Martin Luther King founded The Southern Christian Leadership Conference (SCLC) in 1957 in attempt to use the momentum from the Montgomery Bus Boycott to make more Civil Rights changes in the South. King led the SCLC campaign in Albany, Georgia in 1961/2 and in Birmingham, Alabama in 1963, where he gave his famous ‘I have a dream’ speech which influenced hundreds of thousands of people, and it could be one of the reasons that led to the Civil Rights Act in 1964, which can only be attributed to King’s achievements in his campaigns, as without him and without the publicity and awareness he bought from his speeches the Civil Rights Act may not have come as soon as it did. When Vice President Lyndon B. Johnson succeeded J.F Kennedy he spoke about his ‘developed compassion for the courageous struggles of African Americans during the Civil Rights movement’(7) and the way King had influenced him, which led to Johnson passing the Civil Rights Act. King’s efforts after the Bus Boycott shows that he had been able to make everyone aware of the cause in order to change the Civil Rights laws, and that without the Bus Boycott this would not have been possible.

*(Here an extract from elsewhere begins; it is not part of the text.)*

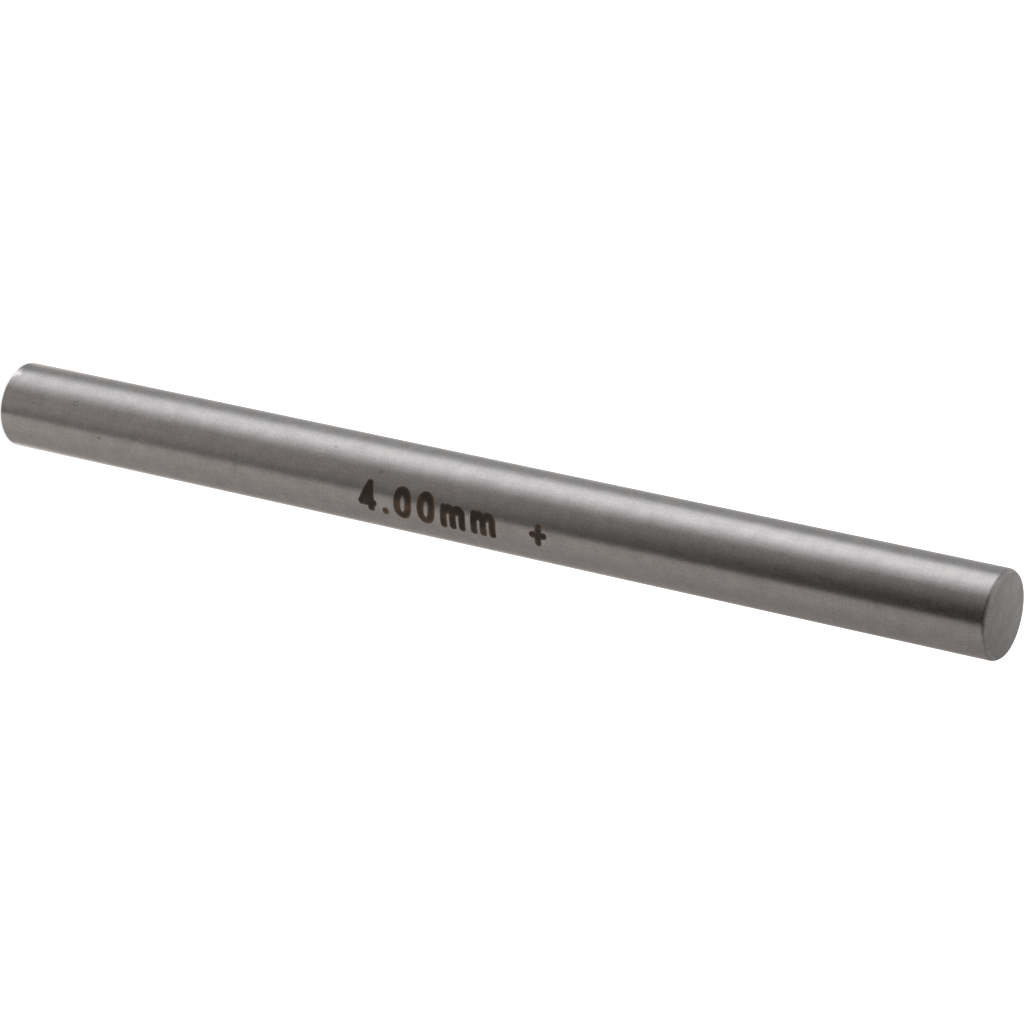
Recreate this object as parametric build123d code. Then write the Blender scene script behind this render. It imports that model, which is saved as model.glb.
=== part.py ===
from build123d import *
import os

# Plain cylindrical pin gauge, ground from one piece of hardened steel.
# It stands on one end face: the origin is the centre of that face and +Z runs along the axis.
# All sizes are in millimetres.

# Driving dimensions
gauge_diameter = 4.0
gauge_length = 50.8
chamfer_radial = 0.15
chamfer_axial = 0.15
edge_break_radius = 0.04


def half_section():
    """Outline from the axis out to the gauging surface, with both chamfered ends.

    Every corner off the axis is rounded by the edge break that finishing leaves.
    """
    surface = gauge_diameter / 2
    face_edge = surface - chamfer_radial
    with BuildLine() as outline:
        skin = FilletPolyline(
            (0, 0),
            (face_edge, 0),
            (surface, chamfer_axial),
            (surface, gauge_length - chamfer_axial),
            (face_edge, gauge_length),
            (0, gauge_length),
            radius=edge_break_radius,
        )
        Line(skin @ 1, skin @ 0)
    return outline.line


def gauge_pin():
    """The whole pin, turned about +Z."""
    with BuildPart() as pin:
        with BuildSketch(Plane.XZ):
            add(half_section())
            make_face()
        revolve(axis=Axis.Z)
    return pin.part


def main():
    os.makedirs("parts", exist_ok=True)
    export_step(gauge_pin(), "parts/gauge_pin.step")


main()
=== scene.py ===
import math
from typing import NamedTuple

import bpy
from bpy.props import FloatProperty, FloatVectorProperty, IntProperty, PointerProperty
from mathutils import Matrix, Vector


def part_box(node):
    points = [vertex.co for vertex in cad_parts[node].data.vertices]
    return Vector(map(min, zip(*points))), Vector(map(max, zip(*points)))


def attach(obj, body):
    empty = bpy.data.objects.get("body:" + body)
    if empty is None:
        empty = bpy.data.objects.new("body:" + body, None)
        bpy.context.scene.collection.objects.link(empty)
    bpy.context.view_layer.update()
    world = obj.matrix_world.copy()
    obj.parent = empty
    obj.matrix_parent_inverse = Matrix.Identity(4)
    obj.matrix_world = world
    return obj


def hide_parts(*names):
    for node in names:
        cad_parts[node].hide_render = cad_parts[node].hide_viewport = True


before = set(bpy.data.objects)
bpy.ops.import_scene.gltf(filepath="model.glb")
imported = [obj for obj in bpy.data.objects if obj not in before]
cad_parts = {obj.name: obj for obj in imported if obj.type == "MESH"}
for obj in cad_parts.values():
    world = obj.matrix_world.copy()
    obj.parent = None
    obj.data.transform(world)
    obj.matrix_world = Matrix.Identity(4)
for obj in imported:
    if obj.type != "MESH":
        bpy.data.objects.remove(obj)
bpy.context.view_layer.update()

bl_info = {
    "name": "Pin Gauge",
    "version": (1, 0, 0),
    "blender": (4, 5, 0),
    "location": "3D View > Sidebar > Pin Gauge",
    "description": "Plain ground steel pin gauge with its size marking, on a white studio floor",
    "category": "Object",
}

MM = 0.001
NODE = "gauge_pin"
BODY = "root"

pin_low, pin_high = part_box(NODE)
PIN_RADIUS = (pin_high.x - pin_low.x) / 2
PIN_LENGTH = pin_high.z - pin_low.z

# Lengths in metres that are too small to see
PIN_JOIN = 1e-7
MARKING_JOIN = 2e-7
FACE_DEPTH = 1e-6
TENT_LIFT = 2e-5

# A face whose normal rises more steeply than this belongs to an end of the pin and not to its side
END_RISE = 0.35

# Noise runs from 0 to 1, but is seldom outside these
NOISE_LOW, NOISE_HIGH = 0.25, 0.75


def length(name, description, millimetres):
    """A length that the user can change, given in millimetres and kept in metres."""
    return FloatProperty(
        name=name, description=description, default=millimetres * MM, unit="LENGTH", precision=6
    )


def angle(name, description, degrees):
    """An angle that the user can change, given in degrees and kept in radians."""
    return FloatProperty(
        name=name, description=description, default=math.radians(degrees), unit="ROTATION"
    )


def share(name, description, default):
    """A share from 0 to 1 that the user can change."""
    return FloatProperty(name=name, description=description, default=default, min=0, max=1)


def colour(name, description, default):
    """A linear colour that the user can change."""
    return FloatVectorProperty(
        name=name, description=description, default=default, size=3, min=0, max=1, subtype="COLOR"
    )


class PINGAUGE_PG_body(bpy.types.PropertyGroup):
    """Shape of the pin. Its diameter and length come from the pin's part in model.glb."""

    chamfer_radial: length("Chamfer across", "How far each chamfer reaches in from the side", 0.14)
    chamfer_axial: length("Chamfer along", "How far each chamfer reaches along the pin", 0.14)
    foot_break: length("Foot break", "Radius between the side and the foot's chamfer", 0.14)
    top_break: length("Top break", "Radius between the side and the top's chamfer", 0.34)
    face_break: length("Face break", "Radius between each chamfer and its face", 0.05)
    row_spacing: length("Row spacing", "Length of the faces along the straight side", 2.0)
    support: length("Support", "Width of the narrow faces that keep the edge breaks crisp", 0.02)
    sides: IntProperty(name="Sides", description="Faces round the pin", default=256, min=32)
    edge_wear: length("Edge wear", "Depth of the unevenness along the worn edges", 0.004)
    wear_reach: length("Wear reach", "How far from each end the wear reaches", 0.45)
    wear_size: length("Wear size", "Length of one dip in the worn edges", 0.35)


class PINGAUGE_PG_steel(bpy.types.PropertyGroup):
    """Finish of the ground side and of the end faces."""

    side_colour: colour("Side colour", "Colour of the ground side", (0.603, 0.592, 0.588))
    face_colour: colour("Face colour", "Colour of the end faces", (0.497, 0.477, 0.463))
    side_roughness: share("Side roughness", "Roughness of the ground side", 0.308)
    side_uneven: share("Side unevenness", "How much the side's roughness varies", 0.06)
    side_anisotropy: share("Side anisotropy", "How much the grinding lines stretch a reflection", 0.77)
    face_roughness: share("Face roughness", "Roughness of the end faces", 0.38)
    face_uneven: share("Face unevenness", "How much the faces' roughness varies", 0.05)
    grain_size: length("Grain size", "Size of the satin grain", 0.085)
    line_pitch: length("Line pitch", "Width of a grinding line", 0.09)
    line_length: length("Line length", "Length of a grinding line", 1.2)
    grain_depth: length("Grain depth", "Depth of the grain and the lines", 0.0018)
    mottle: share("Mottle", "How much the grain varies the side's brightness", 0.29)
    clouding: share("Clouding", "How much the side's brightness varies in wider patches", 0.08)
    face_mottle: share("Face mottle", "How much the faces' brightness varies", 0.30)
    # Painted shading: the faces are painted paler towards one edge, as light falling across them would
    # make them.
    face_painted_shade: share("Face fade", "How much paler the faces are towards one edge", 0.28)
    # Painted highlight on the chamfers.
    chamfer_painted_lift: share("Rim lift", "How much brighter the chamfers are than the faces", 0.35)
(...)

However, it could be seen that the Bus Boycott was not that significant as there were many disadvantages that came from it. The success of the Bus Boycott could suggest that the success of the case for bus desegregation was mainly for economic reasons and not in fact for justice and equality for the African Americans. The bus boycott led to the local bus company of Alabama to become highly broke and eventually bankrupt, they had no other way of fixing their economy other than desegregating the buses, as 70% of the bus company’s income came from the black people, which highlights the power of the black community as they were able to cause this upon the business’s. An article in the New York Times stated that the bus fares had to ‘be raised by 50 percent’ (8) due to the boycott, so not only are the Black people not riding the buses but this could have also discouraged the whites from riding the buses too due to the increased fare, suggesting that the bankruptcy may be a reason for why there was not much backlash from the white community after the desegregation laws in buses were passed in Alabama, which shows how the Bus Boycott did not really impact the Civil Rights movement. As the desegregation law for buses was only passed to ‘save’ the bus company business. Also, the New York Times was a fairly unbiased newspaper, as the article hardy contained any opinions, as it was all facts, meaning that the source can be trusted.

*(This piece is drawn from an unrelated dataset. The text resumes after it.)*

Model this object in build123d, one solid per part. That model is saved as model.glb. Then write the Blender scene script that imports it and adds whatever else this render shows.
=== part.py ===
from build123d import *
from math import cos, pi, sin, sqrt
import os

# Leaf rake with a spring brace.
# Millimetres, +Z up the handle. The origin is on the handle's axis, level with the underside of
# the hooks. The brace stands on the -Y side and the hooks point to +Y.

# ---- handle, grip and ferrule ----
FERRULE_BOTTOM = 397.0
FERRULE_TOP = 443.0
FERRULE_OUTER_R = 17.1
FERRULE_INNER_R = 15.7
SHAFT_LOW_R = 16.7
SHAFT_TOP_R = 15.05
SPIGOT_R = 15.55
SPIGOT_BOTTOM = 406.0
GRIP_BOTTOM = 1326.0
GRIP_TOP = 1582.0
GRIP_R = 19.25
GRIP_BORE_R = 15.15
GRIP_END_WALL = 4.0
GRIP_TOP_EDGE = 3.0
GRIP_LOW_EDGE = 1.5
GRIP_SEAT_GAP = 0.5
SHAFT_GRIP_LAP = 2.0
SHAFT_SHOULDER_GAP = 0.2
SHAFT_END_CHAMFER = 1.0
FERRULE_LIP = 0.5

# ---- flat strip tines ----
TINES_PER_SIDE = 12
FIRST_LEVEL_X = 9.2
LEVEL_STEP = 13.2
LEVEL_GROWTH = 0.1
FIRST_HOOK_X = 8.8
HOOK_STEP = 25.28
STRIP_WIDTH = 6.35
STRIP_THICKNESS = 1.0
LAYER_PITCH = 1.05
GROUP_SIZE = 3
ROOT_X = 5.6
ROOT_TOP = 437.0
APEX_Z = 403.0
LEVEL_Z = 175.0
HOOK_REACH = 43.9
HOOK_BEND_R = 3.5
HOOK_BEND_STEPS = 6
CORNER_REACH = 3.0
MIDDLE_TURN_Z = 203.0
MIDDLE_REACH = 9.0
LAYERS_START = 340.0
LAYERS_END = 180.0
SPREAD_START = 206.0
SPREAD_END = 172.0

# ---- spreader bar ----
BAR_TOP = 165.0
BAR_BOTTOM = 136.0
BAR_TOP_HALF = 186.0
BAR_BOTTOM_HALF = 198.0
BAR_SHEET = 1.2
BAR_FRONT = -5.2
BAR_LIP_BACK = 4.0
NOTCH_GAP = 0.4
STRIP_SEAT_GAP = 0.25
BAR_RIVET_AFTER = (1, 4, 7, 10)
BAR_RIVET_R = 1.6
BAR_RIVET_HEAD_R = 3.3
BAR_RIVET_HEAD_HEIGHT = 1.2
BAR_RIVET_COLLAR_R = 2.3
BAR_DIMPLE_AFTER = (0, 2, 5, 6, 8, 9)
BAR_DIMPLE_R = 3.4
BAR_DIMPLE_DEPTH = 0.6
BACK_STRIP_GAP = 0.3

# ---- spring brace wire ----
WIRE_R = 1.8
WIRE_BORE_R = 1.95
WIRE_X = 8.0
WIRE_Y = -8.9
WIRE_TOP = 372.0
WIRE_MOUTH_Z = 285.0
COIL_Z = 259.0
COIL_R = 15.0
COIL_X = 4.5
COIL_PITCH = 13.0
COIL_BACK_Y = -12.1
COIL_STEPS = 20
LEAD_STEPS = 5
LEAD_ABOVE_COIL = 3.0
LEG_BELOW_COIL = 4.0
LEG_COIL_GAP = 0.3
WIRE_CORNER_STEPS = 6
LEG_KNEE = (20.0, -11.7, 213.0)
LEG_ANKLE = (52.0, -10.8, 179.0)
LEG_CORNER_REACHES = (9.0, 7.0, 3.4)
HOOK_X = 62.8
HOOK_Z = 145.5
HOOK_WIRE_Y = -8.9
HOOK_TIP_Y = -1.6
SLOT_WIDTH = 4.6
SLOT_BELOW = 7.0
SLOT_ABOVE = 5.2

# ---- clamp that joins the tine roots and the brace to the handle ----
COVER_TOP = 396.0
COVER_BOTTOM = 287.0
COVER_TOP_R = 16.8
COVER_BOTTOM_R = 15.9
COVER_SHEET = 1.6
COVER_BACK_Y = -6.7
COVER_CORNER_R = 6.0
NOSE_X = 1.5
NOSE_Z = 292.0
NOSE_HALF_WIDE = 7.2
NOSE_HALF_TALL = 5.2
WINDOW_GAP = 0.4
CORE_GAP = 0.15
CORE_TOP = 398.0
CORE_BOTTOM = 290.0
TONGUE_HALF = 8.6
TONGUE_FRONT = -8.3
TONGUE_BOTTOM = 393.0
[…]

Furthermore, the violence that the black Americans experienced during and after the Bus Boycott was vast. King’s house was bombed in January 1956, when this happened it affected the ‘whole black community’ (9) this would have intimidated the African American’s, as it would have made them feel unsafe in their own homes. A few days later E.D Nixon’s home was also bombed, causing the police to arrest black people for no reason, in order to stop them from protesting. The Klu Klux Klan (KKK) would raid through the black neighbourhoods and yell and humiliate the black community. The black people were also harassed by the policemen Jo Ann Robinson said that ‘Hundreds of Black motorists were stopped and given tickets for traffic violations… I myself received 17 traffic tickets for all kinds of trumped-up charges.’ (10) It shows that the police would want to make up any reason to make the black people’s lives as difficult as possible in order for them to stop the boycott. Robinson may have exaggerated slightly, in order to build sympathy for herself and the black community at that time as this was a quote taken from an article; however it just shows how the bus boycott did not have much of an impact as it made the lives of the black people considerably worse.

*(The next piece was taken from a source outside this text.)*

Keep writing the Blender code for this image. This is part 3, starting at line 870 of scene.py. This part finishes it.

Even after the boycott had ended, the harassment and violence continued towards the black community, as stated in an article by the Advertiser ‘Snipers were shot at buses’ and ‘four Baptists churches… the home of another black were all bombed.’(11) This source came from a white news paper, which shows it can be trusted, as at that time may not have wanted to build sympathy for the black community. This also shows that the Bus Boycott did not have much of an impact, as only desegregated the buses and other forms of segregation still existed, suggesting why the white people were still hostile towards the black community. The fact that an article was written about the violence shows that even though, the white people are being told of the injustice that occurs, not much is being done to stop it, emphasising how the Bus Boycott had maybe made more damage than to resolve any problems as it increased the backlash from the white people and especially the KKK.
In addition to the increased violence the African Americans faced, the events that occurred after the Bus Boycott were not impacted by it and could be seen more significant than the Bus Boycott in progressing in Civil Rights. This can be shown in 1961 from the Freedom Rides; it can be argued that this event was the turning point in the Civil Rights Movement. The Freedom Rides were initiated by the Congress of Racial Equality (CORE), which sent a group of interracial students to travel through the Southern cities in protest to segregation on interstate buses, they had also planned to ignore the ‘white’ and ‘colored’ signs in eating and toilet facilities. It showed that Black Americans could be peaceful in protests, James Farmer who was the CORE co-founder said that ‘We planned the freedom ride with the specific intention of creating a crisis … we figured that the Government would have to respond if we created a situation that was headline news all over the world’ (12) this shows that they wanted to gain attention from the hostility and viciousness of the white people in order to achieve publicity and make the world aware of the injustice the black people faced. The Freedom Rides achieved its aim in making the Government respond to this hostility as President John F. Kennedy provided federal marshals to help protect the Freedom Riders in the South. This implies that the Freedom Rides was what gained the attention of the government to ensure that segregation was outlawed. Therefore, this shows that the Freedom Rides can be seen as having a bigger impact on Civil Rights than the Montgomery Bus Boycott.
In conclusion, I think that the Montgomery Bus Boycott had the biggest significance on the Civil Rights Movement, as due to the boycott, it impacted many events to come which had eventually led to the success of the Civil Rights Act in 1964. I don’t believe it would have been possible for the Civil Rights to have achieved this if it was not for the Civil Rights. As if it was not for the Bus Boycott Martin Luther King would not have emerged and changed the views of many Americans and built momentum for the Black Americans to fight for a change, as it had given them power due to the success of this event. Therefore, the short term impact of the Montgomery Bus Boycott was immense as this was the turning point in the Civil Rights Movement.